そもそものエッグ世界での戦いでの死んだものを復活させるというのは“餌”というか、嘘のようなものなのでしょうか…。

・ねいるについて

→3人はゲームクリアの描写がありましたが、唯一ねいるだけはそのような描写がありませんでした。そもそも妹のためでなく自分のために戦っているといってるねいる。

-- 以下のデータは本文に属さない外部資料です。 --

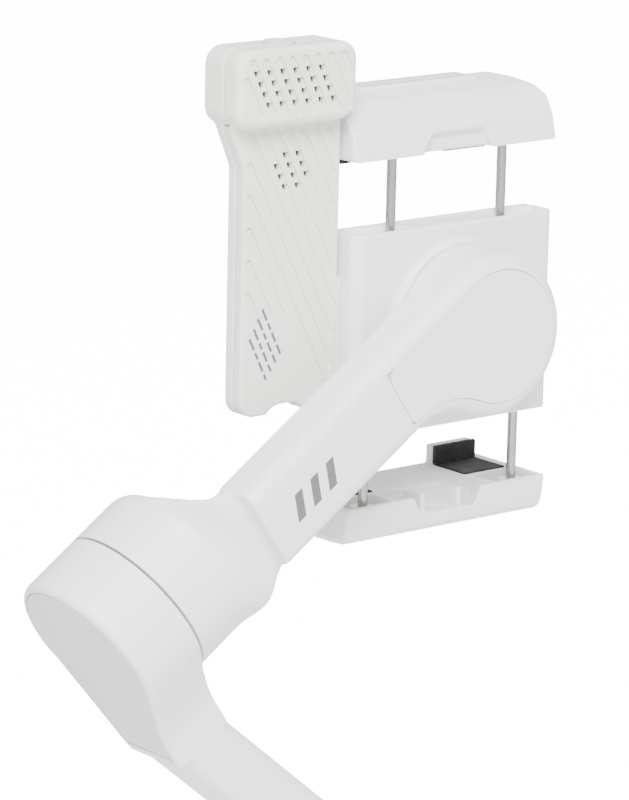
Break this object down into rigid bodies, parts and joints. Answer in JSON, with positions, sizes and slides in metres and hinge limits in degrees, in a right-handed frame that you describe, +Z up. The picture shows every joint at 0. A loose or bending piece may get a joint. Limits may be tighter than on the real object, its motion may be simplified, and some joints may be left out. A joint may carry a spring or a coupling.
{
  "type": "phone gimbal stabilizer",
  "caption": "Handheld three-axis phone gimbal with a spring clamp on steel rods, a clip-on tracking and light module, a folding neck and a telescopic pole in its handle.",
  "frame": {"origin": "mouth of the tripod thread in the middle of the handle's bottom face", "axes": "+Z up the handle and the pan axis, +X along the long side of a held phone, -Y towards the back of the phone, where the roll motor and the arms are"},
  "size_m": [0.1198, 0.043, 0.3421],
  "materials": {
    "white_shell": "satin moulded",
    "module_shell": "satin moulded, ribbed",
    "grey_cover": "satin moulded",
    "dark_rubber": "soft matte",
    "steel": "drawn and polished",
    "aluminium_tube": "satin anodised",
    "brass": "machined",
    "circuit_board": "solder mask",
    "cell_wrap": "shrink wrap",
    "winding": "enamelled wire",
    "magnet": "nickel plated",
    "diffuser": "frosted",
    "dark_window": "polished",
    "lens": "coated glass",
    "grey_button": "satin",
    "label": "satin"
  },
  "bodies": {
    "handle": {"handle_front_shell": "white_shell", "handle_back_shell": "white_shell", "handle_base": "white_shell", "tripod_insert": "brass", "pole_guide": "aluminium_tube", "pole_collar": "white_shell", "battery_cell": "cell_wrap", "control_board": "circuit_board", "control_panel": "grey_cover", "usb_socket": "steel", "trigger_pin": "steel"},
    "shutter": {"shutter_button": "grey_button"},
    "mode": {"mode_button": "grey_button"},
    "power": {"power_button": "grey_button"},
    "stick_base": {"joystick_cradle": "steel"},
    "stick": {"joystick": "dark_rubber"},
    "trigger_body": {"trigger": "grey_button"},
    "pole_lower": {"pole_stage_1": "aluminium_tube"},
    "pole_middle": {"pole_stage_2": "aluminium_tube"},
    "pole_upper": {"pole_stage_3": "aluminium_tube", "neck_yoke": "white_shell", "neck_pin": "steel"},
    "neck": {"neck_knuckle": "white_shell", "pan_motor_housing": "white_shell", "pan_stator": "winding", "pan_bearings": "steel"},
    "pan_arm": {"pan_rotor": "steel", "pan_magnets": "magnet", "pan_arm_shell": "white_shell", "tilt_end_cover": "grey_cover", "tilt_stator": "winding", "tilt_bearings": "steel"},
    "tilt_arm": {"tilt_rotor": "steel", "tilt_magnets": "magnet", "tilt_arm_shell": "white_shell", "hub_cover": "white_shell", "roll_stator": "winding", "roll_bearings": "steel"},
    "clamp": {"roll_rotor": "steel", "roll_magnets": "magnet", "clamp_block_front": "white_shell", "clamp_block_back": "white_shell", "seat_pad": "dark_rubber", "upper_jaw_springs": "steel", "lower_jaw_springs": "steel"},
    "upper_jaw": {"upper_jaw_shell": "white_shell", "upper_jaw_rods": "steel", "upper_jaw_pads": "dark_rubber", "jaw_label_plate": "label"},
    "lower_jaw": {"lower_jaw_shell": "white_shell", "lower_jaw_rods": "steel", "lower_jaw_pads": "dark_rubber"},
    "tracking_module": {"module_front_shell": "module_shell", "module_back_shell": "module_shell", "module_light_diffuser": "diffuser", "module_sensor_window": "dark_window", "module_lens": "lens", "module_board": "circuit_board", "module_magnets": "magnet"},
    "module_power": {"module_power_button": "module_shell"}
  },
  "joints": [
    {"name": "shutter_press", "type": "slide", "parent": "handle", "child": "shutter", "axis": [0, -1, 0], "range_m": [0, 0.0006], "stiffness_N_per_m": 300},
    {"name": "mode_press", "type": "slide", "parent": "handle", "child": "mode", "axis": [0, -1, 0], "range_m": [0, 0.0006], "stiffness_N_per_m": 300},
    {"name": "power_press", "type": "slide", "parent": "handle", "child": "power", "axis": [0, -1, 0], "range_m": [0, 0.0005], "stiffness_N_per_m": 300},
    {"name": "stick_sideways", "type": "hinge", "parent": "handle", "child": "stick_base", "pos_m": [0, 0.0119, 0.09], "axis": [0, 0, 1], "range_deg": [-14, 14], "stiffness_Nm_per_rad": 0.02},
    {"name": "stick_up_down", "type": "hinge", "parent": "stick_base", "child": "stick", "pos_m": [0, 0.0119, 0.09], "axis": [1, 0, 0], "range_deg": [-14, 14], "stiffness_Nm_per_rad": 0.02},
    {"name": "trigger_pull", "type": "hinge", "parent": "handle", "child": "trigger_body", "pos_m": [0, -0.0144, 0.092], "axis": [1, 0, 0], "range_deg": [0, 5], "stiffness_Nm_per_rad": 0.05},
    {"name": "pole_lower_slide", "type": "slide", "parent": "handle", "child": "pole_lower", "axis": [0, 0, 1], "range_m": [0, 0.06]},
    {"name": "pole_middle_slide", "type": "slide", "parent": "pole_lower", "child": "pole_middle", "axis": [0, 0, 1], "range_m": [0, 0.06]},
    {"name": "pole_upper_slide", "type": "slide", "parent": "pole_middle", "child": "pole_upper", "axis": [0, 0, 1], "range_m": [0, 0.06]},
    {"name": "neck_fold", "type": "hinge", "parent": "pole_upper", "child": "neck", "pos_m": [0, 0, 0.126], "axis": [1, 0, 0], "range_deg": [0, 90]},
    {"name": "pan_turn", "type": "hinge", "parent": "neck", "child": "pan_arm", "pos_m": [0, 0, 0.152], "axis": [0, 0, 1], "range_deg": [-160, 170]},
    {"name": "tilt_turn", "type": "hinge", "parent": "pan_arm", "child": "tilt_arm", "pos_m": [-0.0717, 0.0015, 0.23272], "axis": [-0.8241, 0, -0.5664], "range_deg": [-110, 110]},
    {"name": "roll_turn", "type": "hinge", "parent": "tilt_arm", "child": "clamp", "pos_m": [0, -0.0109, 0.282], "axis": [0, 1, 0], "range_deg": [-45, 150]},
    {"name": "upper_jaw_slide", "type": "slide", "parent": "clamp", "child": "upper_jaw", "axis": [0, 0, 1], "range_m": [-0.011, 0.009], "deforming": ["upper_jaw_springs"]},
    {"name": "lower_jaw_slide", "type": "slide", "parent": "clamp", "child": "lower_jaw", "axis": [0, 0, -1], "range_m": [-0.011, 0.009], "deforming": ["lower_jaw_springs"]},
    {"name": "module_detach", "type": "slide", "parent": "clamp", "child": "tracking_module", "axis": [-1, 0, 0], "range_m": [0, 0.03]},
    {"name": "module_power_press", "type": "slide", "parent": "tracking_module", "child": "module_power", "axis": [0, 0, -1], "range_m": [0, 0.0005], "stiffness_N_per_m": 300}
  ]
}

寿を自らの手で生命維持装置を止めたことが、ある種のゲームクリアということなのかもしれません…?いやよくわからんな…。やはり気になるところ。

・ジャパンプラティとは

→ねいるが所属し、ねいるが生まれ、そしてアカと裏アカが立ち上げたジャパンプラティとは一体…。そして秘書とアカたちのつながりは? ねいるが人工授精で生まれたという経緯を鑑みるに、ジャパンプラティを立ち上げた真の目的はフリルに対抗するために天才集団を集めて、フリルに打ち勝つ精神を持った少女を創ることが目的?

・エッグ世界のほんとうの目的?

→最終話でちらりと話題が出た、アカと裏アカの目的。それこそが、娘であるひまりを救うこと?実は、4人を出汁につかっていて裏では自分の娘を復活させることを目的にしていたのでしょうか…? だとすると、クリアした際に目的の少女たちはちゃんと復活している…ということになるのでしょうか。 まだ終わりというわけでなく、6月に特別編があるわけですが、ここからどのような結末を迎え、4人はどのような運命をたどるのか。最後まで見届けたいと思います。